**Available data**

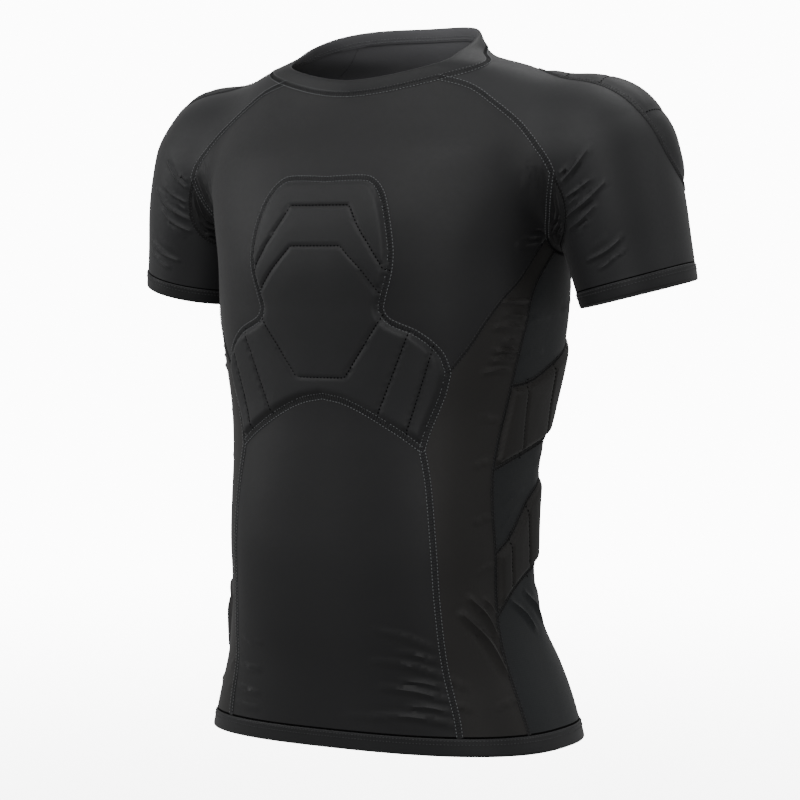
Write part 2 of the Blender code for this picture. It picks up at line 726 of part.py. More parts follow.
def ease(t):
    t = np.clip(t, 0, 1)
    return t * t * (3 - 2 * t)


def band(name, rows, thickness):
    """A closed band of doubled cloth from rings of outer points, lowest ring first."""
    rows = [np.asarray(r) for r in rows]
    outer = np.vstack(rows)
    inner = outer - normal(outer) * thickness
    n, m = len(rows[0]), len(rows)
    quads = []
    for k in range(m - 1):
        for i in range(n):
            j = (i + 1) % n
            quads.append((k * n + i, k * n + j, (k + 1) * n + j, (k + 1) * n + i))
    tris = [t for a, b, c, d in quads for t in ((a, b, c), (a, c, d))]
    back = n * m
    tris += [(c + back, b + back, a + back) for a, b, c in tris]
    last = (m - 1) * n
    for i in range(n):
        j = (i + 1) % n
        tris += [(j, i, i + back), (j, i + back, j + back)]
        tris += [(last + i, last + j, last + j + back), (last + i, last + j + back,
                                                        last + i + back)]
    return name, np.vstack([outer, inner]), tris


def joined(*lines):
    """Lines end to end as one loop, without the repeated points."""
    parts = [line[:-1] for line in lines]
    return np.vstack(parts)


def whole(half):
    """A loop across the centre line from its +X half."""
    half = np.vstack([half])
    half[0, 0] = half[-1, 0] = 0.0
    return np.vstack([half, mirrored(half[-2:0:-1])])


class Gusset:
    """Flat coordinates along and across the underarm gusset."""

    def __init__(self, seams):
        self.trunk = np.vstack([p[:-1] for p in seams.gusset[:3]] + [seams.gusset[3]])
        sleeve = np.vstack([seams.gusset_sleeve[0][:-1], seams.gusset_sleeve[1]])
        self.sleeve = sleeve
        self.length = float(lengths(self.trunk)[-1])
        self.a = lengths(self.trunk) / self.length
        self.b = lengths(sleeve) / lengths(sleeve)[-1]
        t = np.linspace(0, 1, 41)
        low, high = self.read(self.trunk, self.a, t), self.read(sleeve, self.b, t)
        crest = (low + high) / 2
        x = np.linspace(-0.02, 0.03, 51)
        for k in range(len(t)):
            y = crest[k, 1]
            weight = float(ease((0.062 - abs(y - 0.018)) / 0.022))
            if weight <= 0:
                continue
            start = np.stack([0.186 + x, y + 0 * x, -0.135 + 0 * x], -1)
            ends = leave(start, np.array([0.0, 0.0, -1.0]), 0.0)
            best = ends[np.argmax(ends[:, 2])]
            crest[k] += (best - crest[k]) * weight
        self.t, self.crest = t, settle(crest)

    @staticmethod
    def read(line, at, t):
        return np.stack([np.interp(t, at, line[:, k]) for k in range(3)], -1)

    def width(self, t):
        return 0.002 + 0.046 * np.sin(math.pi * np.clip(t, 0, 1)) ** 0.8

    def loop(self):
        low = np.stack([self.a * self.length, -self.width(self.a) / 2], -1)
        high = np.stack([self.b * self.length, self.width(self.b) / 2], -1)
        flat = np.vstack([low[:-1], high[:0:-1]])
        return np.vstack([self.trunk[:-1], self.sleeve[:0:-1]]), flat

    def lift(self, uv):
        t = uv[:, 0] / self.length
        v = np.clip(uv[:, 1] / self.width(t) + 0.5, 0, 1)[:, None]
        low = self.read(self.trunk, self.a, t)
        mid = self.read(self.crest, self.t, t)
        high = self.read(self.sleeve, self.b, t)
        p = np.where(v < 0.5, low + (mid - low) * v * 2, mid + (high - mid) * (v * 2 - 1))
        return settle(p)


def folds_of(name, place):
    """A piece's creases as flat lines; place turns a pair of their numbers into a point."""
    rows = []
    for start, end, half, tall in CREASES.get(name, ()):
        ends = np.array([place(*start), place(*end)])
        rows.append((spread(ends, 6), half * 0.001, tall * 0.001))
    return rows


def panels(spacing=SPACING, step=SEAM_STEP, rise=PAD_RISE, thickness=CLOTH):
    """Every cut piece of the shirt that is a panel."""
    s = Seams(step)
    front, rear, side, limb = Face(-1, 0.12, 0.40), Face(1, 0.10, 0.45), Around(), Limb()
    more = dict(spacing=spacing, thickness=thickness)
    made = []
    gusset = s.gusset
    half = joined(s.neck_front, s.armhole_front, gusset[0], s.chest_side[::-1], s.pad_top[::-1])
    half = np.vstack([half, s.pad_top[:1]])
    made.append(Panel("chest", whole(half), front, **more))
    half = np.vstack([joined(s.pad_top, s.pad_side, s.pad_arch), s.pad_arch[-1:]])
    quilt = [front.flat(np.array([face_point(*row, -1) for row in line]))
             for line in CHEST_QUILT]
    made.append(Panel("chest_pad", whole(half), front, quilt=quilt, rise=rise, **more))
    half = np.vstack([joined(s.pad_arch[::-1], s.princess, s.hem[0][::-1]), s.hem[0][:1]])
    folds = folds_of("abdomen", lambda x, z: front.flat(face_point(x, z, -1)[None])[0])
    made.append(Panel("abdomen", whole(half), front, folds=folds, **more))
    half = np.vstack([joined(s.neck_back[::-1], s.armhole_back, gusset[3][::-1], *s.rear,
                             s.hem[3]), s.hem[3][-1:]])
    made.append(Panel("back", whole(half), rear, **more))
    pairs = []
    loop = joined(s.chest_side, gusset[1], *s.side, s.hem[1][::-1], s.princess[::-1],
                  s.pad_side[::-1])

    def place(angle, z):
        return np.array([math.radians(angle) * side.radius, z * 0.001])

    pairs.append(Panel("side_front", loop, side, folds=folds_of("side_front", place), **more))
    names = ("flank_upper", "rib_pad", "flank_mid", "kidney_pad", "flank_lower")
    tops = [gusset[2]] + s.cross
    feet = [c[::-1] for c in s.cross] + [s.hem[2][::-1]]
    for k, name in enumerate(names):
        loop = joined(tops[k], s.rear[k], feet[k], s.side[k][::-1])
        stitched = {"rib_pad": RIB_QUILT, "kidney_pad": WAIST_QUILT}.get(name, ())
        quilt = [side.flat(np.array([girth_point(*row) for row in line])) for line in stitched]
        pairs.append(Panel(name, loop, side, quilt=quilt, rise=rise if quilt else 0.0,
                           folds=folds_of(name, place), **more))
    turn = math.radians(180) * limb.radius
    top = limb.flat(s.gusset_sleeve[1][:1])[0, 1]
    end = limb_end(limb)
    down = np.linspace(top, end, max(3, int(round((end - top) / step)) + 1))
    start_u = limb.flat(s.gusset_sleeve[1][:1])[0, 0]
    start_u = start_u if start_u < 0 else start_u - 2 * turn
    lean = np.interp(down, [top, end], [start_u, -turn])
    underarm2 = np.stack([lean, down], -1)
    underarm = limb.lift(underarm2)
    underarm[0] = s.gusset_sleeve[1][0]
    around = np.radians(cuff_turn(step)) * limb.radius
    cuff2 = np.stack([around, end - cuff_lift(around / limb.radius)], -1)
    cuff = limb.lift(cuff2)
    cuff[0] = cuff[-1] = underarm[-1]
    pieces = (s.neck_side, s.armhole_back, s.gusset_sleeve[1][::-1], underarm, cuff,
              underarm[::-1], s.gusset_sleeve[0][::-1], s.armhole_front[::-1])
    loop = joined(*pieces)
    flat = limb.flat_line(loop)
    outline2 = through(np.array(SHOULDER_PAD + SHOULDER_PAD[:1], float), 8)[:-1]
    outline2 = outline2 * (math.radians(1) * limb.radius, 0.001)
    outline2 = spread(closed(outline2), int(round(lengths(outline2)[-1] / (step * 0.9))))[:-1]
    outline = limb.lift(outline2)
    folds = folds_of("sleeve", lambda angle, along: np.array(
        [math.radians(angle) * limb.radius, along * 0.001]))
    pairs.append(Panel("sleeve", loop, limb, flat=flat, holes=[(outline, outline2)],
                       folds=folds, **more))
    quilt = [np.array(line, float) * (math.radians(1) * limb.radius, 0.001)
             for line in SHOULDER_QUILT]
    pairs.append(Panel("shoulder_pad", outline, limb, flat=outline2, quilt=quilt,
                       rise=SHOULDER_RISE, share=SHOULDER_SHARE, **more))
    under = Gusset(s)
    loop, flat = under.loop()
    pairs.append(Panel("gusset", loop, under, flat=flat, thickness=thickness,
                       spacing=min(spacing, 0.013)))
    for panel in pairs:
        made.append(panel.other_side("right_" + panel.name))
        panel.name = "left_" + panel.name
        made.append(panel)
    return made


def cuff_lift(angle):
    """How far the cuff sits above the sleeve's full length, at an angle round the arm."""
    return CUFF_TILT * (1 + np.cos(angle)) / 2


def limb_end(limb):
    """Distance along the sleeve's line to the cuff seam."""
    return float(limb.at[-1]) - 0.0645 - CUFF_BAND


def bands(step=SEAM_STEP):
    """Neck band, hem band and cuffs, with points over those of the seams."""
    made = []
    seams, gap = Seams(step), SEAM_GAP
    angles = full_turn(seams.neck_turn)
    rows = [neck_ring(angles, gap + (NECK_BAND - gap) * t) for t in (0, 0.5, 1)]
    made.append(band("neck_band", rows, BAND))
    angles = full_turn(seams.hem_turn)
    rows = [level_ring(angles, z) for z in (HEM_END, HEM_SEAM - gap)]
    made.append(band("hem_band", rows, BAND))
    limb = Limb()
    end = limb_end(limb)
    turn = np.radians(cuff_turn(step)[:-1]) * limb.radius
    high = end - cuff_lift(turn / limb.radius)
    rows = [limb.lift(np.stack([turn, high + gap + (CUFF_BAND - gap) * t], -1))
            for t in (0, 1)]
    name, points, tris = band("left_cuff", rows, BAND)
    made.append((name, points, tris))
    made.append(("right_cuff", mirrored(points), [t[::-1] for t in tris]))
    return made


COLOURS = {
    "chest": (0.035, 0.035, 0.037), "abdomen": (0.035, 0.035, 0.037),
    "back": (0.035, 0.035, 0.037), "sleeve": (0.038, 0.038, 0.040),
    "pad": (0.030, 0.030, 0.031), "side_front": (0.030, 0.028, 0.027),
    "flank": (0.032, 0.036, 0.038), "band": (0.033, 0.033, 0.035),
    "cuff": (0.033, 0.033, 0.035), "gusset": (0.028, 0.028, 0.029),
}


def volume(points, tris):
    p = points[np.array(tris)]
    return float((p[:, 0] * np.cross(p[:, 1], p[:, 2])).sum() / 6)


def add(collection, name, points, tris):
    if volume(points, tris) < 0:
        tris = [t[::-1] for t in tris]
    mesh = bpy.data.meshes.new(name)
    mesh.from_pydata([tuple(p) for p in points.tolist()], [], [tuple(map(int, t)) for t in tris])
    mesh.update()
    item = bpy.data.objects.new(name, mesh)
    collection.objects.link(item)
    kind = next((k for k in ("pad", "side_front", "flank", "gusset", "cuff", "band", "sleeve")
                 if k in name), name)
    material = bpy.data.materials.new(name)
    material.use_nodes = True
    shade = material.node_tree.nodes["Principled BSDF"]
    shade.inputs["Base Color"].default_value = COLOURS[kind] + (1.0,)
    shade.inputs["Roughness"].default_value = 0.5
    mesh.materials.append(material)
    return item


def main():
    for item in list(bpy.data.objects):
        bpy.data.objects.remove(item)
    collection = bpy.data.collections.new("compression_shirt")
    bpy.context.scene.collection.children.link(collection)
    for panel in panels():
        add(collection, panel.name, *panel.solid())
    for name, points, tris in bands():
        add(collection, name, points, tris)


main()
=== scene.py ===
"""Looks of the padded compression shirt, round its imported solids.

The cloth is built again here on the same general figure and seams as the solids, as fine
thin shells with their creases, foam and quilting. The seams get their raised tape and
their threads. Everything is in metres in the part's own frame.
"""
import math

import bpy
import numpy as np
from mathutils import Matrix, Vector
from mathutils.geometry import delaunay_2d_cdt


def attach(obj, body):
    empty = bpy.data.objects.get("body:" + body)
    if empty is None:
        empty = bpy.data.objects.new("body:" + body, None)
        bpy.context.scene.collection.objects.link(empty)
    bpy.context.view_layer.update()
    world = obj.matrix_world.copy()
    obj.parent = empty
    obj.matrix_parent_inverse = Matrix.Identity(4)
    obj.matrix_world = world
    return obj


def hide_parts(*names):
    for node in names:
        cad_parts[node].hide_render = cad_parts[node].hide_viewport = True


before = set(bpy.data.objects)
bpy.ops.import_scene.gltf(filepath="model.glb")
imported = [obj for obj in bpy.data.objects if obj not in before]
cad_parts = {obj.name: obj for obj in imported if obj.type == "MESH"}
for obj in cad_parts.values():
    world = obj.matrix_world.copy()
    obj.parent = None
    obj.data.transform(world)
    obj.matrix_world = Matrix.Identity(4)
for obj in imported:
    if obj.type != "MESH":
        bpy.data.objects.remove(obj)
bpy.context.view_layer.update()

# Driving dimensions, in metres
CLOTH = 0.0014          # thickness of the shirt cloth as built
SEAM_GAP = 0.0003       # space between two pieces that are sewn together
PAD_RISE = 0.0050       # how far a foam pad stands above the cloth
SHOULDER_RISE = 0.0045  # the same for the thinner pads on the shoulders
STITCH_SHARE = 0.70     # height of the cloth at a quilting line, as a share of the pad's
SHOULDER_SHARE = 0.80   # the same on the shoulders, where the quilting is shallow
NECK_HEIGHT = 0.0015    # height of the neckline at its sides
NECK_SLOPE = 0.39       # its rise for one towards the back
NECK_DIP = 0.0085       # how far it hangs below that slope at the front and the back
NECK_BAND = 0.0125      # height of the neck band
HEM_SEAM = -0.656       # upper edge of the turned hem
HEM_END = -0.674        # lower edge of the shirt
CUFF_BAND = 0.016       # height of the turned sleeve hem
CUFF_TILT = 0.005       # how much shorter the sleeve is on its outer side

# The trunk's sections: height, half width, depth to the front and to the back,
# all in millimetres, and the squareness of the front and of the back
TRUNK_COLUMNS = ("z", "half_width", "front", "back", "front_square", "back_square")
TRUNK = (
    (-730, 205, 116, 141, 2.60, 2.40),
    (-690, 197, 120, 139, 2.60, 2.40),
    (-660, 189, 122, 136, 2.60, 2.40),
    (-630, 180, 125, 131, 2.60, 2.40),
    (-600, 170, 129, 118, 2.60, 2.40),
    (-560, 158, 136, 88, 2.80, 2.30),
    (-520, 152, 140, 68, 2.95, 2.25),
    (-480, 152, 142, 61, 3.00, 2.25),
    (-440, 153, 141, 65, 2.90, 2.25),
    (-390, 156, 138, 82, 2.70, 2.30),
    (-350, 160, 136, 101, 2.60, 2.50),
    (-300, 168, 138, 118, 2.60, 2.60),
    (-250, 173, 143, 128, 2.60, 2.60),
    (-200, 175, 147, 131, 2.55, 2.60),
    (-165, 183, 142, 131, 2.50, 2.50),
    (-130, 192, 130, 128, 2.45, 2.45),
    (-100, 195, 117, 122, 2.40, 2.40),
    (-70, 197, 101, 109, 2.00, 2.10),
    (-45, 194, 91, 98, 1.65, 2.00),
    (-28, 178, 86, 92, 1.55, 2.00),
    (-14, 148, 83, 86, 1.65, 2.00),
    (-2, 107, 80, 79, 1.85, 2.00),
    (10, 94, 78, 73, 2.00, 2.00),
    (24, 87, 76, 69, 2.00, 2.00),
    (60, 82, 72, 64, 2.00, 2.00),
)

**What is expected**
Exact duplication is required for the lines above, from the line that contains "item = bpy.data.objects.new(name, mesh)" to the line that contains "obj.parent = empty", inclusive; omit all others.

**Output**
    item = bpy.data.objects.new(name, mesh)
    collection.objects.link(item)
    kind = next((k for k in ("pad", "side_front", "flank", "gusset", "cuff", "band", "sleeve")
                 if k in name), name)
    material = bpy.data.materials.new(name)
    material.use_nodes = True
    shade = material.node_tree.nodes["Principled BSDF"]
    shade.inputs["Base Color"].default_value = COLOURS[kind] + (1.0,)
    shade.inputs["Roughness"].default_value = 0.5
    mesh.materials.append(material)
    return item


def main():
    for item in list(bpy.data.objects):
        bpy.data.objects.remove(item)
    collection = bpy.data.collections.new("compression_shirt")
    bpy.context.scene.collection.children.link(collection)
    for panel in panels():
        add(collection, panel.name, *panel.solid())
    for name, points, tris in bands():
        add(collection, name, points, tris)


main()
=== scene.py ===
"""Looks of the padded compression shirt, round its imported solids.

The cloth is built again here on the same general figure and seams as the solids, as fine
thin shells with their creases, foam and quilting. The seams get their raised tape and
their threads. Everything is in metres in the part's own frame.
"""
import math

import bpy
import numpy as np
from mathutils import Matrix, Vector
from mathutils.geometry import delaunay_2d_cdt


def attach(obj, body):
    empty = bpy.data.objects.get("body:" + body)
    if empty is None:
        empty = bpy.data.objects.new("body:" + body, None)
        bpy.context.scene.collection.objects.link(empty)
    bpy.context.view_layer.update()
    world = obj.matrix_world.copy()
    obj.parent = empty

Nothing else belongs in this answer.